Filipino boxers with unblemished records and high knockout percentages are a rarity up to now, so if one comes along it is hard not to scrutinize the pugilist for his potential to become the next Manny Pacquiao or Nonito Donaire.

And on April 23 in Cebu City, one undefeated Filipino boxer added another knockout victim in a thrilling fight that saw him hit the deck and almost got disposed. That Filipino fighter can make his mark in the international boxing scene if the people behind him play their cards well. We are talking about the 20-year old Mark Magsayo.

Sporting an impressive record of 14-0 with 11 knockouts, Magsayo still needs a lot of polishing despite his logging more than 200 amateur fights.

According to boxrec.com, Magsayo has fought a total of 53 rounds in 14 fights, meaning his average rounds per fight is 3.78. So anybody who lasts with Magsayo beyond the fourth round can be considered lucky. And Magsayo’s opponent on April 23 in Cebu City in one of the undercard fights of the Donaire-Zsolt Bedak bout, Chris Avalos, went six round before Avalos’ corner threw in the towel to save their fighter from getting beaten up further by the Filipino.


Avalos was no pushover of an opponent, because he entered the ring with a record of 26-4 with 19 knockouts. He even finished the fight on his feet despite taking successive blows from Magsayo. Good thing his corner threw in the towel to stop the fight.
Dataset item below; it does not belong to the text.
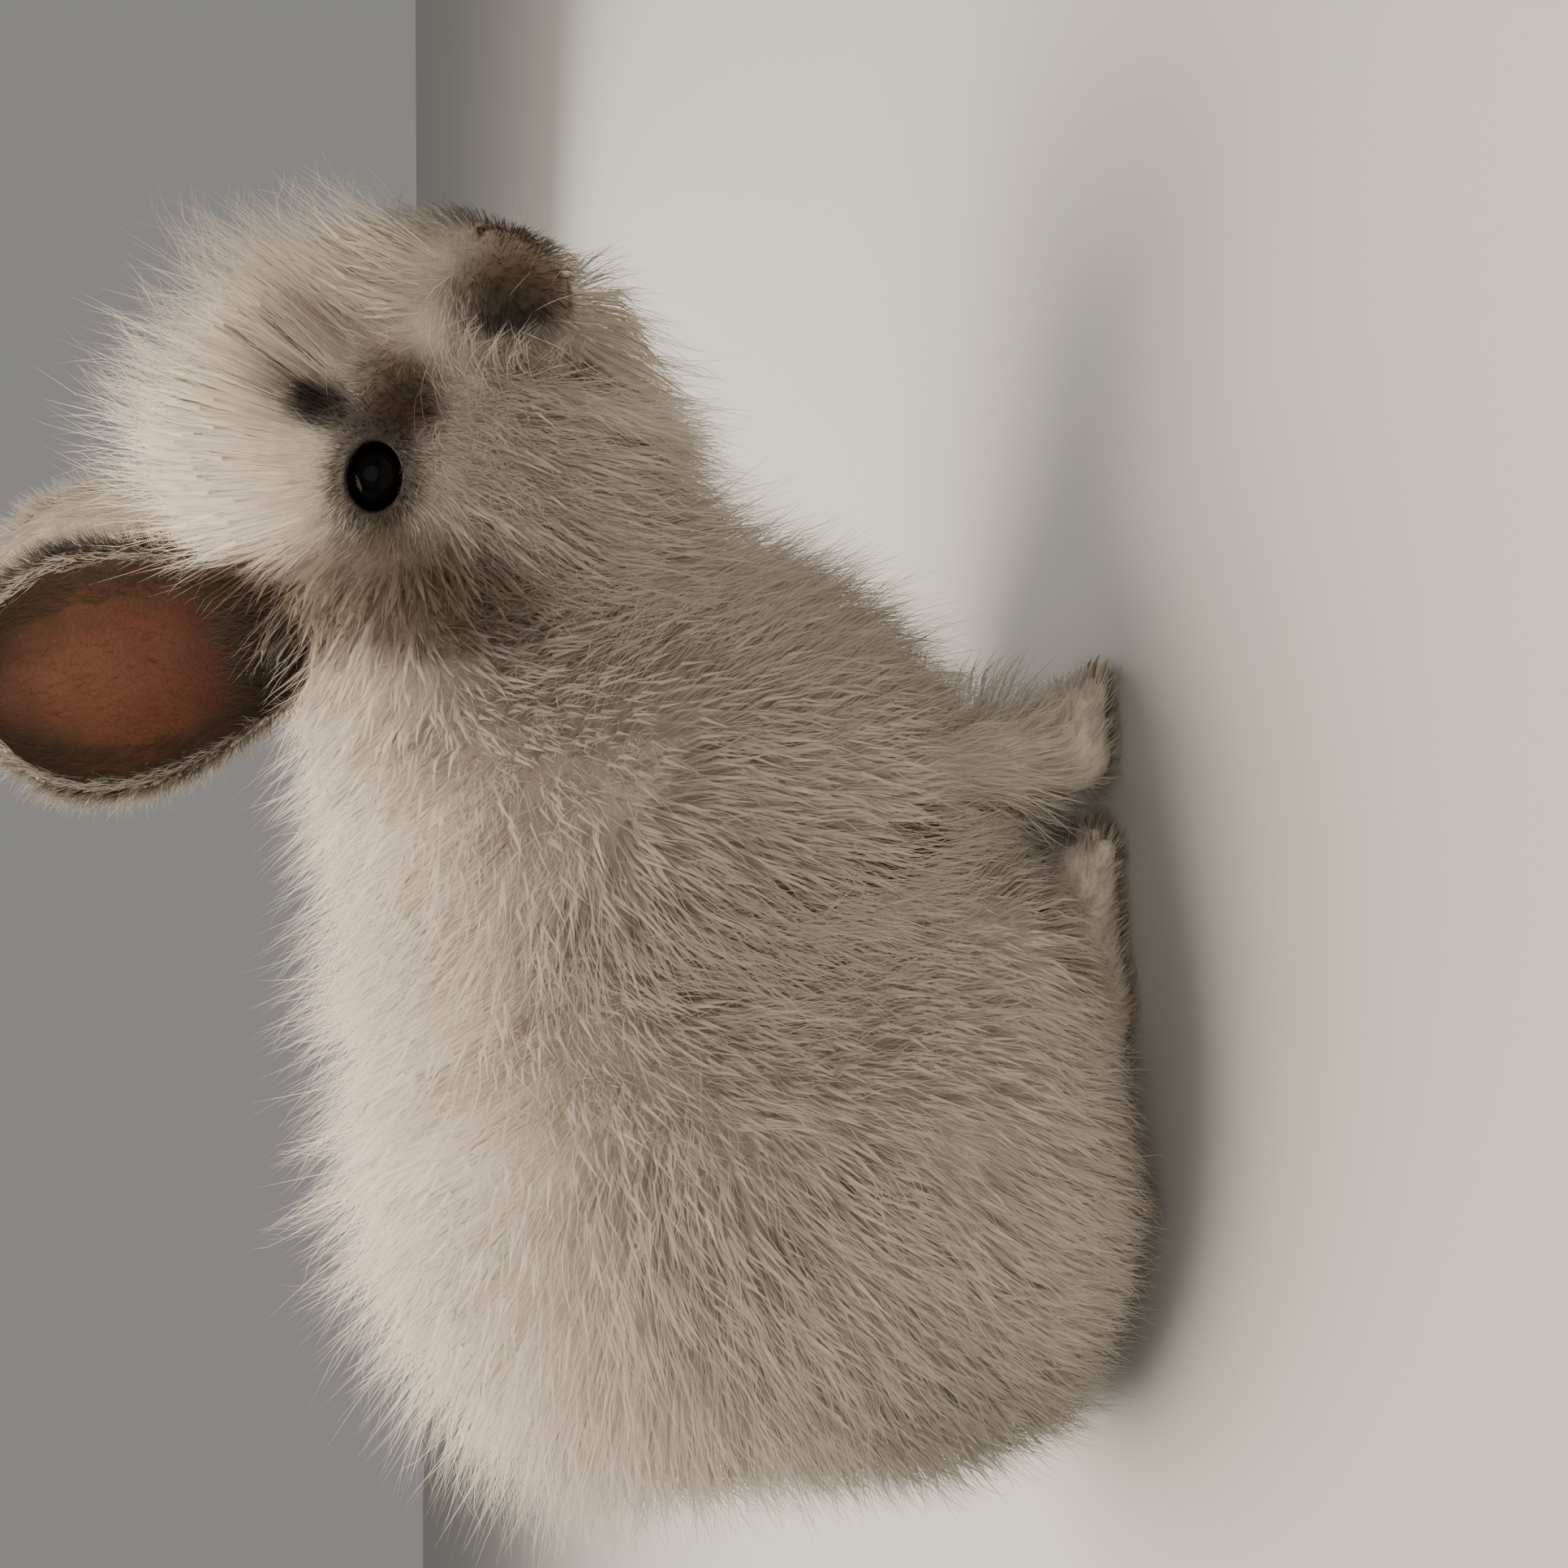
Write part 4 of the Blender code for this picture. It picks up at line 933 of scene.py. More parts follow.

Avalos also challenged on February 28, 2015 Carl Frampton of the United Kingdom for the International Boxing Federation junior featherweight title and was still standing before the referee stopped the fight in the fifth round.
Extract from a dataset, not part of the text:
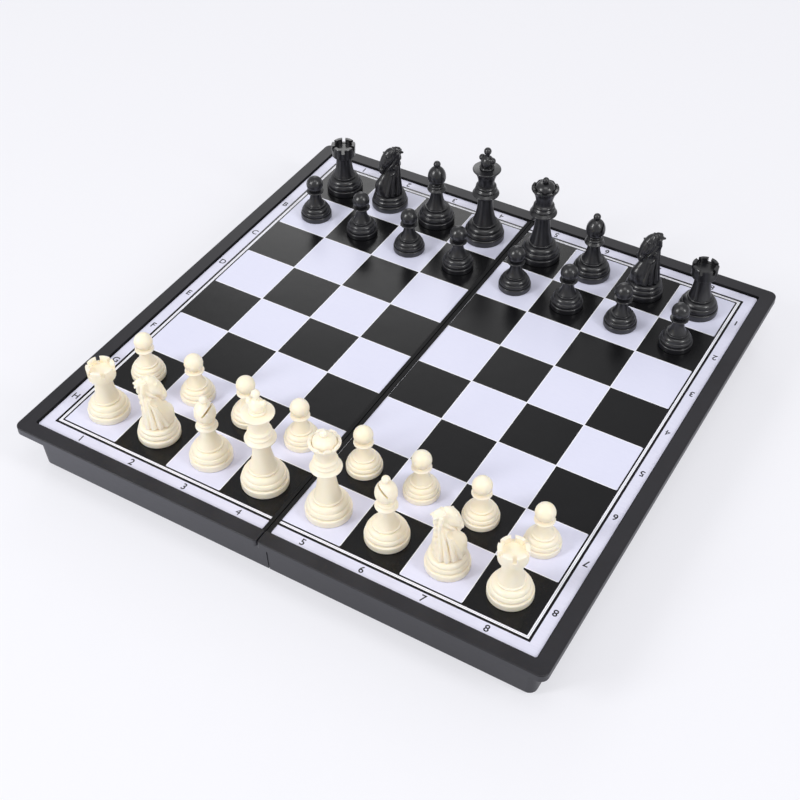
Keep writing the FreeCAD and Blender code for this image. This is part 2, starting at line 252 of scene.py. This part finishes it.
def printed_sheet():
    f = Finish("board_print")
    place = f.millimetres()
    x, y = f.split(place)[:2]
    square = SQUARE * M_TO_MM
    across = abs(x) - GRID_X * M_TO_MM
    column = across / square
    row = y / square + 4.0
    right = x > 0.0
    parity = (column.floor() + row.floor() + right) % 2.0
    light = parity > 0.5
    beyond = (across - 4 * square).most(abs(y) - 4 * square)
    inside = beyond < 0.0
    # thin white lines between the squares
    near_column = abs((column + 0.5) % 1.0 - 0.5) * square
    near_row = abs((row + 0.5) % 1.0 - 0.5) * square
    line = (near_column.least(near_row) < LINE_HALF_WIDTH) * (beyond < -0.5)
    borders = beyond.between(*FINE_BORDER).most(beyond.between(*HEAVY_BORDER))
    white_band = beyond.between(*WHITE_BAND)
    hairline = beyond.between(*HAIRLINE)

    streak = f.noise(f.stretched(place, (0.12, 1.0, 1.0)), 0.5, 2.0)
    tint = f.noise(place, 30.0, 1.0)
    pale = f.blend(streak * 0.5 + tint * 0.5, srgb(217, 218, 239), srgb(226, 227, 245))
    strip = f.blend(streak, srgb(214, 214, 233), srgb(226, 226, 242))
    dark = f.blend(streak * 0.5 + tint * 0.5, srgb(12, 12, 14), srgb(19, 19, 21))
    squares = f.blend(light, dark, pale)
    colour = f.blend(inside, strip, squares)
    colour = f.blend(line.most(white_band), colour, srgb(243, 243, 250))
    colour = f.blend(hairline, colour, srgb(176, 176, 186))
    colour = f.blend(borders, colour, srgb(14, 13, 18))
    ink = (inside * (1.0 - light) * (1.0 - line)).most(borders)
    wave = f.noise(place, 16.0, 2.0)
    normal = f.bump(wave, 0.2, 0.0003)
    return f.surface(Base_Color=colour, Roughness=0.27 + streak * 0.06 - ink * 0.05,
                     Normal=normal, Specular_IOR_Level=0.3)


def label_ink():
    f = Finish("label_ink")
    place = f.millimetres()
    speck = f.noise(place, 0.2, 2.0)
    colour = f.blend(speck, srgb(22, 22, 25), srgb(40, 40, 44))
    return f.surface(Base_Color=colour, Roughness=0.35 + speck * 0.1, Specular_IOR_Level=0.3)


def rolled_steel():
    f = Finish("rolled_steel")
    place = f.millimetres()
    streak = f.noise(f.stretched(place, (1.0, 0.03, 1.0)), 0.25, 3.0)
    colour = f.blend(streak, srgb(150, 152, 156), srgb(188, 190, 194))
    return f.surface(Base_Color=colour, Metallic=1.0, Roughness=0.3 + streak * 0.15,
                     Normal=f.bump(streak, 0.2, 0.00002))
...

Studying closely his fight with Avalos, it is very clear Magsayo has the potential to become the country’s next boxing superstar provided his team doesn’t rush things. At this stage, Magsayo is still a diamond in the rough or a work in process.
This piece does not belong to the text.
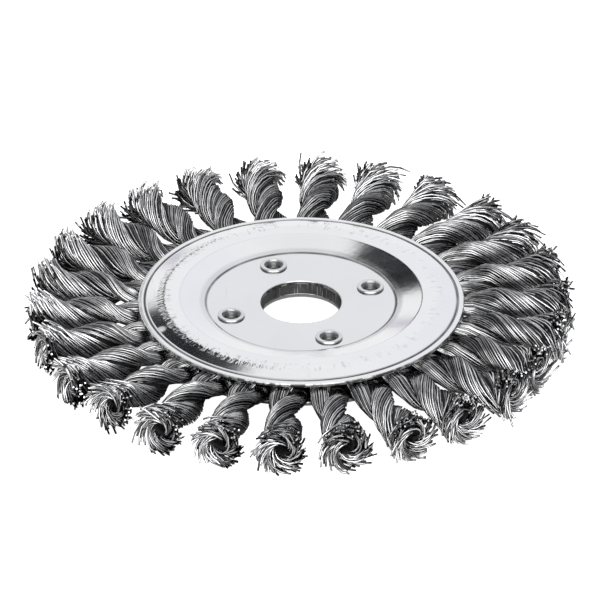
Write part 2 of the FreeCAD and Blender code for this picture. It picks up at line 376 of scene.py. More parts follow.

What makes Magsayo a very promising boxer is he hits consistently with his right and left fists. But his defense needs improvement.

In the professional ranks, only a few fighters can hit consistently with both fists, with Floyd Mayweather Jr. and Roman Gonzalez coming into mind. While Floyd’s right cross has done much damage to the opposition, it is hard to ignore how his left jab and check hook have unsettled his opponents.

As for Gonzalez, his left hook and uppercut are a nightmare to his opponents, while his right cross, hook and uppercut can do real damage.

As for Magsayo, he hit Avalos with both powerful rights and lefts, and if he gets to develop a deadly right cross to complement his left hook, he could become a better puncher in the ring.

One glaring fault of Magsayo though as evidenced in the Avalos fight is he takes too many punches to land his own.

So how many more fights Magsayo should log before contesting for a world title? Maybe four to six more fights. And the good news is one of the vicious punchers in the featherweight division – Nicholas Walters who stopped Donaire in six rounds in October 2014 – has climbed to junior lightweight.

However, undefeated Mikey Garcia, one of the best boxer-punchers in the fight game today, is still campaigning in the featherweight division although he, like Magsayo, is not ranked in The Ring magazine’s top 10 for the division. Garcia’s record is 34-0 with 28 knockouts. Magsayo should steer clear of Garcia in the meantime.